QAPI also supports enumeration types. The following syntax is used:

{ 'VirtioNetTxStrategy': ['bh', 'timer'] }

A list of strings signifies a enumeration type. The enumeration type will generate the following code in qemu/qmp-types.h:

typedef enum VirtioNetTxStrategy
{
    VNTS_BH = 0,
    VNTS_TIMER,
} VirtioNetTxStrategy;

Any use of the type in QEMU or in libqmp will use the enumeration. At the moment, the integer values of the enumeration are sent over the wire in order to better support languages like Python that don't have enumeration types.

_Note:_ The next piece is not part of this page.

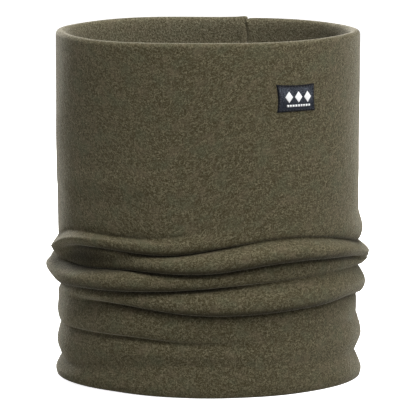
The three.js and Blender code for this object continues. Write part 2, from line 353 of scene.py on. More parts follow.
def cloth_profile():
    """The closed strip profile at every column: outer face up, over the top fold, inner face down,
    round the inner layer's edge, up its hidden face, under the fold, down the outer layer's hidden
    face and round its edge. With it come the numbers of rows on the outer face and of rows in sight,
    and 1 or -1 for each row that looks outwards or inwards."""
    outer = smooth_curve(*outer_rows())
    inner = smooth_curve(*inner_rows())
    hidden_outer = smooth_curve(*outer_rows(hidden=True))
    hidden_inner = smooth_curve(*inner_rows(hidden=True))
    top = HEIGHT - WALL / 2
    fold = arc(MIDDLE, WALL / 2, top, 0, 180, 11)
    under_fold = arc(MIDDLE, LAYER_GAP / 2, top, 180, 0, 5)
    inner_middle = -WALL + CLOTH / 2 + 0.15 + around(INNER_FLARE)
    inner_edge = arc(inner_middle, CLOTH / 2 - 0.15, CLOTH / 2, 180, 360, 4)
    foot = around(FOOT)
    outer_edge = arc(foot - 0.6 - CLOTH / 2, CLOTH / 2, around(OUTER_EDGE) + CLOTH / 2, 180, 360, 4)
    parts = [(outer, 1), (fold, 1), (inner[1:], -1), (inner_edge, -1), (hidden_inner[::-1], 1),
             (under_fold, 1), (hidden_outer[::-1], -1), (outer_edge, 1)]
    facing = np.concatenate([np.full(len(part), float(side)) for part, side in parts])
    visible = len(outer) + len(fold) + len(inner) - 1
    return np.concatenate([part for part, _ in parts]), len(outer), visible, facing


def loose_shape(angles, heights):
    """Small soft unevenness of the whole wall, in millimetres of offset: a few long waves that close
    round the tube, and low swells on the upper wall where the cloth was folded."""
    degrees = np.degrees(angles)
    degrees = (degrees + 180) % 360 - 180
    waves = (
        0.30 * np.sin(3 * angles + heights / 31 + 0.6)
        + 0.25 * np.sin(5 * angles - heights / 23 + 2.1)
        + 0.18 * np.sin(8 * angles + heights / 17 + 4.0)
        + 0.10 * np.sin(13 * angles - heights / 11 + 1.3)
    )
    swells = (
        0.9 * bell(degrees, -44, 26) * bell(heights, 119, 6)
        - 0.7 * bell(degrees, -44, 30) * bell(heights, 110, 5)
        + 0.8 * bell(degrees, -66, 9) * bell(heights, 112 - 0.42 * (degrees + 66), 3)
        + 0.5 * bell(degrees, 60, 30) * bell(heights, 124, 14)
        + 0.6 * bell(np.abs(degrees), 150, 30) * bell(heights, 122, 9)
    )
    fade = np.clip((HEIGHT - heights) / 60, 0.35, 1)
    return waves * fade + swells


def from_seam(angles):
    """Signed distance from the back seam along the wall, in millimetres: negative on the side where
    the angle is smaller."""
    turn = (angles - SEAM + math.pi) % (2 * math.pi) - math.pi
    return turn * math.hypot(HALF_WIDTH * math.cos(SEAM), HALF_DEPTH * math.sin(SEAM))


def shaped(offsets, heights, angles, facing):
    """Adds the loose shape and the back seam to profile points. facing is 1 on a face that looks
    outwards and -1 on one that looks inwards, so that the crevice goes into the cloth from both
    sides. One edge of the seam stands a little proud of the other and reaches higher at the fold."""
    distance = from_seam(angles)
    dip = np.exp(-((np.abs(distance) / SEAM_WIDTH) ** 1.3))
    proud = np.where(distance > 0, 0.75 * bell(distance, 2.6, 2.4), 0.25 * bell(distance, -3.4, 2.2))
    offsets = offsets + loose_shape(angles, heights) + facing * (proud - SEAM_DEPTH * dip)
    near_top = np.clip((heights - 120) / 80, 0, 1) ** 2
    wave = 0.4 * np.sin(2 * angles + 0.7) + 0.25 * np.sin(5 * angles + 2.0)
    step = np.where(distance > 0, 1.0 * np.exp(-distance / 9), -0.35 * np.exp(distance / 4))
    hang = RIM_HANG * np.clip(np.cos(angles), 0, 1) ** 0.8
    return offsets, heights + near_top * (wave + step - 0.5 * dip - hang)


def wall_point(angles, offsets):
    """Points (x, y) in millimetres: the ellipse at each angle, moved along its outward normal."""
    normal = np.stack([np.sin(angles) / HALF_WIDTH, -np.cos(angles) / HALF_DEPTH])
    normal /= np.linalg.norm(normal, axis=0)
    x = HALF_WIDTH * np.sin(angles) + offsets * normal[0]
    y = -HALF_DEPTH * np.cos(angles) + offsets * normal[1]
    return x, y


# ---------------------------------------------------------------- meshes

def mesh_object(name, vertices, faces, smooth=True):
    """A mesh object at the origin from an array of points in metres and a list of faces."""
    mesh = bpy.data.meshes.new(name)
    mesh.from_pydata(vertices.tolist(), [], faces)
    mesh.polygons.foreach_set("use_smooth", [smooth] * len(mesh.polygons))
    mesh.update()
    piece = bpy.data.objects.new(name, mesh)
    bpy.context.collection.objects.link(piece)
    return piece


def ring_faces(rows, columns, close_rows=True, close_columns=True):
    """Quads of a grid of points stored row by row, wrapped round in either direction."""
    row = np.arange(rows if close_rows else rows - 1)
    column = np.arange(columns if close_columns else columns - 1)
    r, c = np.meshgrid(row, column, indexing="ij")
    up = (r + 1) % rows
    on = (c + 1) % columns
    quads = np.stack([r * columns + c, r * columns + on, up * columns + on, up * columns + c], axis=-1)
    return quads.reshape(-1, 4)


def set_uv(piece, u, v):
    """Gives every face corner the (u, v) of its vertex, both in metres along the cloth."""
    layer = piece.data.uv_layers.get("cloth") or piece.data.uv_layers.new(name="cloth")
    corner = np.zeros(len(piece.data.loops), np.int64)
    piece.data.loops.foreach_get("vertex_index", corner)
    layer.data.foreach_set("uv", np.stack([u[corner], v[corner]], axis=1).ravel())


def set_value(piece, name, values):
    """A named value from 0 to 1 at every vertex, for the piece's material."""
    layer = piece.data.attributes.new(name, "FLOAT", "POINT")
    layer.data.foreach_set("value", np.ascontiguousarray(values, dtype=np.float32).ravel())


def painted_crease_shade_share(profile, outside):
    """How much painted shade darkens the outer face, from 0 to 1: it grows with the depth of the cloth
    behind the plain wall, and next to a lapped crease as a bell of the height from it. It stands for the
    shade that falls deep in the creases."""
    painted_crease_shade = np.clip((-profile[..., 0] - 1.0) / 2.4, 0, 1)
    for height, lap in zip(HEIGHTS, LAPS):
        above = profile[..., 1] - height
        reach = np.where(above > 0, PAINTED_SHADE_ABOVE, PAINTED_SHADE_BELOW)
        painted_crease_shade = np.maximum(painted_crease_shade, lap * np.exp(-((above / reach) ** 2)))
    painted_crease_shade[outside:] = 0
    return painted_crease_shade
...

String to enumeration conversion functions will also be generated.

// qemu/qmp-types.h
VirtioNetTxStrategy qmp_virtio_net_tx_strategy_from_str(const char *str,
                                                        Error **errp);
char *qmp_virtio_net_tx_strategy_to_str(VirtioNetTxStrategy value,
                                        Error **errp);

Client Library

A client library will also be generated that makes use of qmp-types.h. The client library functions are very similar to the QEMU functions except they reside in libqmp.h, use a different prefix, and take a QmpSession argument. For instance, 'query-version' will generate:

VersionInfo *libqmp_query_version(QmpSession *sess, Error **errp);

QMP Server Discovery

QAPI has a standard mechanism to discover QMP servers. By default, a QMP session is always created in ~/.qemu/name-$name.sock or ~/.qemu/pid-$pid.sock. libqmp provides functions to enumerate the running guests and connect to a guest by name or pid.